14 State v. Lilly, supra.






Dissenting Opinion

{¶ 63} While I agree with the majority regarding the affirmance of count 2, burglary and count 4, attempted aggravated arson, contained in appellant's first assignment of error, I respectfully dissent from the majority's decision to reverse appellant's second burglary conviction (amended count 3). Therefore, I would affirm appellant's conviction.

{¶ 64} The majority erroneously finds insufficient evidence to support the second burglary conviction because the trial court found that Hoffacher's son's excited utterance made to Santiago was insufficient to satisfy the additional element contained in R.C. 2911.11(A)(1). This element serves as an enhancement that elevates the crime of burglary to aggravated burglary when "the offender inflicts, or attempts, or threatens to inflict physical harm on another."

{¶ 65} The majority's finding is premised upon the fact that, in the view of the majority, no rational trier of fact could view the evidence presented at trial and determine that appellant, by force, stealth, or deception trespassed in an occupied structure when another person is present, with purpose to commit in the structure any criminal offense. The majority concludes that because the trial court found that the statement made by Hoffacher's son was insufficient to show that appellant caused or even attempted to cause physical harm to Hoffacher then it follows that the statement is likewise insufficient to show that Nelson intended to do any of these things as the underlying criminal offense when he entered the residence.

{¶ 66} After a thorough review of the record, I believe that the trial court correctly found that the son's hearsay statement "he's hitting my mom" was admissible as an excited utterance under Evid.R. 803. However, the trial court erred when it found that the statement was insufficient to support the aggravated burglary element that "the offender inflicts, or attempts, or threatens to inflict physical harm on another." The issue was a question of fact for the jury.

{¶ 67} Assuming arguendo that the trial court was correct in amending the indictment to conform to the evidence in response to appellant's Crim.R. 29 motion, the trial court erred in amending the offense to R.C. 2911.12(A)(1). By finding that the evidence of physical harm was insufficient, the trial court has led the majority to believe that there is insufficient evidence of "purpose to commit any crime" required under R.C. 2911.12(A)(1), therefore, there was insufficient evidence of the crime of burglary. However, the evidence presented at trial sufficiently established the offense of burglary under R.C.2911.12(A)(4) which merely requires a finding that appellant did by force, stealth, or deception (1) trespass (2) in a permanent or temporary habitation of any person (3) when any person other than an accomplice of the offender is present or likely to be present.
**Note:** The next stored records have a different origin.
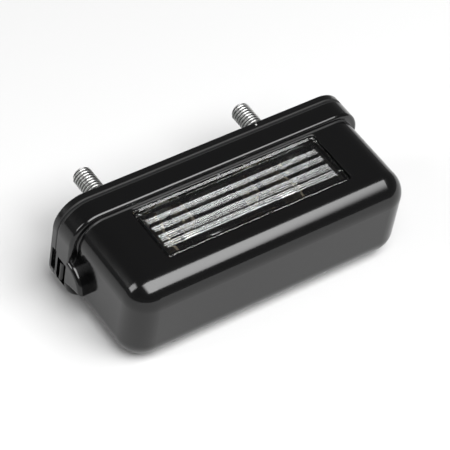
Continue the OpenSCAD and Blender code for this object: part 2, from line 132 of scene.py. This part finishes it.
def closed_tube(name, points):
    """A smooth mesh from a grid of points, rows x columns x 3: the columns close into rings, and a fan
    round one pole point closes the first and the last ring. Rows run so that normals point outwards."""
    rows, columns = points.shape[:2]
    vertices = np.concatenate([points.reshape(-1, 3), points[:1].mean(1), points[-1:].mean(1)])
    j = np.arange(columns)
    k = (j + 1) % columns
    first, last = rows * columns, rows * columns + 1
    start = (rows - 1) * columns
    faces = grid_faces(rows, columns).tolist()
    faces += np.stack([k, j, np.full(columns, first)], -1).tolist()
    faces += np.stack([start + j, start + k, np.full(columns, last)], -1).tolist()
    mesh = bpy.data.meshes.new(name)
    mesh.from_pydata(vertices, [], faces)
    mesh.validate()
    mesh.polygons.foreach_set("use_smooth", np.full(len(mesh.polygons), True))
    piece = bpy.data.objects.new(name, mesh)
    bpy.context.scene.collection.objects.link(piece)
    return piece


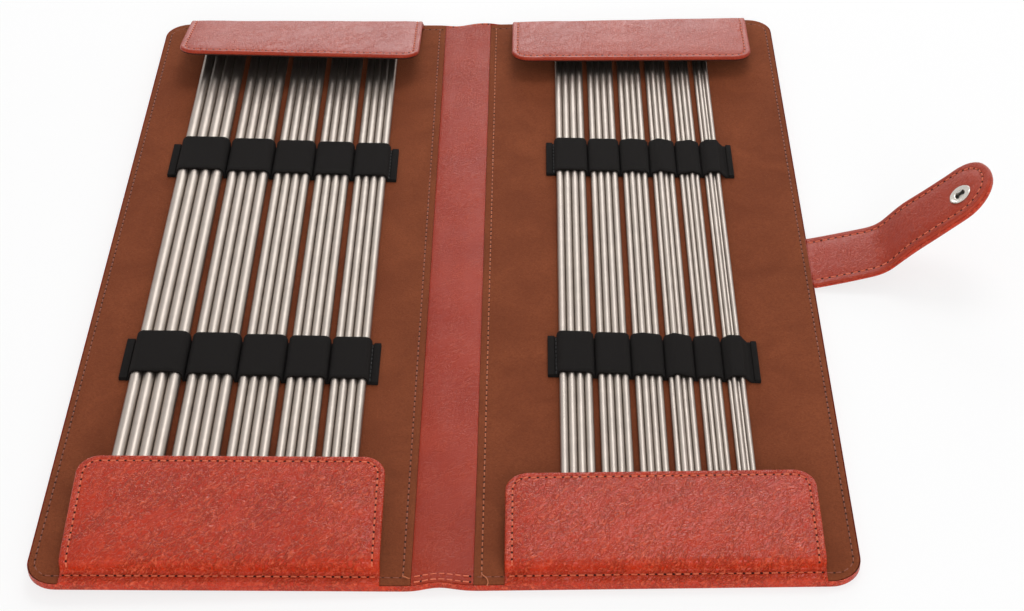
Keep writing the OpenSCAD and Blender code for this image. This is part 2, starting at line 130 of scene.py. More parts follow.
class Finish:
    """A material and the short calls that build its nodes."""

    def __init__(self, name, **sockets):
        self.material = bpy.data.materials.new(name)
        self.material.use_nodes = True
        self.nodes = self.material.node_tree.nodes
        self.links = self.material.node_tree.links
        self.shader = self.nodes["Principled BSDF"]
        self.place = self.nodes.new("ShaderNodeTexCoord").outputs["Object"]
        for socket, value in sockets.items():
            self.shader.inputs[socket.replace("_", " ")].default_value = value

    def node(self, kind, inputs=None, **settings):
        made = self.nodes.new("ShaderNode" + kind)
        for key, value in settings.items():
            setattr(made, key, value)
        for key, value in (inputs or {}).items():
            if isinstance(value, bpy.types.NodeSocket):
                self.links.new(value, made.inputs[key])
            else:
                made.inputs[key].default_value = value
        return made

    def mapped(self, scale=(1, 1, 1), turn=0.0):
        """Turned about Z by degrees, then scaled: a pattern that runs along a slanting line."""
        turned = self.node("Mapping", {
            "Vector": self.place, "Rotation": (0, 0, math.radians(turn))}).outputs["Vector"]
        return self.node("Mapping", {"Vector": turned, "Scale": scale}).outputs["Vector"]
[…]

{¶ 68} It is clear that the jury found under R.C. 2911.12(A)(1) that the appellant trespassed in Hoffacher's home. The jury also found that the trespass was committed with the purpose to commit a criminal offense.

{¶ 69} It is reasonable to assume that the jury found that the evidence presented regarding the totality of the circumstances surrounding appellant's trespass proved beyond a reasonable doubt that appellant intended to commit a criminal offense once inside the victim's residence.15

It is well established that direct evidence is not essential to prove an element of an offense, and that circumstantial evidence is equally probative.16 This is especially true when an element sought to be proven is a mental state of which the only direct evidence is within the domain of the accused.17

{¶ 70} We have no way of knowing that the jury's finding on the element of "with the purpose to commit any criminal offense" was based on the crime being assault, that the offender inflicts or attempts, or threatens to inflict physical harm on another. The majority is speculating that this was the basis of the jury's guilty verdict and yet fails to consider that the jury could have found other potential crimes that were the purpose of appellant's trespass.

{¶ 71} The criminal offense of menacing under R.C. 2903.22(A) states that no person shall knowingly cause another to believe that the offender will cause physical harm to the person or property of the other person, or a member of the other person's immediate family. Surely, the jury could have found that when Hoffacher was subjected to the appellant's violent act of breaking her door coupled with the sight and smell of the destruction of her home, she could believed that appellant intended to further harm her home, herself, or her children.

{¶ 72} Having found that the evidence presented does not warrant a conviction on the second burglary the majority orders that the case be remanded to the trial court for a judgment of acquittal on amended count three and then for resentencing on counts two and four. I find this to be an unnecessary waste of public resources in light of the fact that the trial court ordered concurrent sentences. Therefore, it is my position that the majority should issue an order acquitting appellant of amended count 3 in conjunction with their opinion and reinstate the trial court's original 3-year sentences on counts 2 and 4 to be served concurrently.

15 The undisputed facts are as follows:

1) Exhibits 1-18 and 20-21 depict a violent assault on Hoffacher's home.

2) Hoffacher stood at the doorway initially with a look on her face when she opened the door to her residence.

3) Hoffacher, after arriving home that morning attempted to leave when she realized that appellant was in her residence.

4) Appellant and Hoffacher were arguing while she was leaving.

5) When appellant appeared to be leaving in the opposite direction, Hoffacher went back to her house and shut the door.

6) Appellant broke the door in behind her.

7) Hoffacher's son ran for help and said to Santiago, "Call the police. He's hitting my mom."

16 State v. Jenks (1991), 61 Ohio St.3d 259.

17 State v. Williams (1997), 123 Ohio App.3d 178.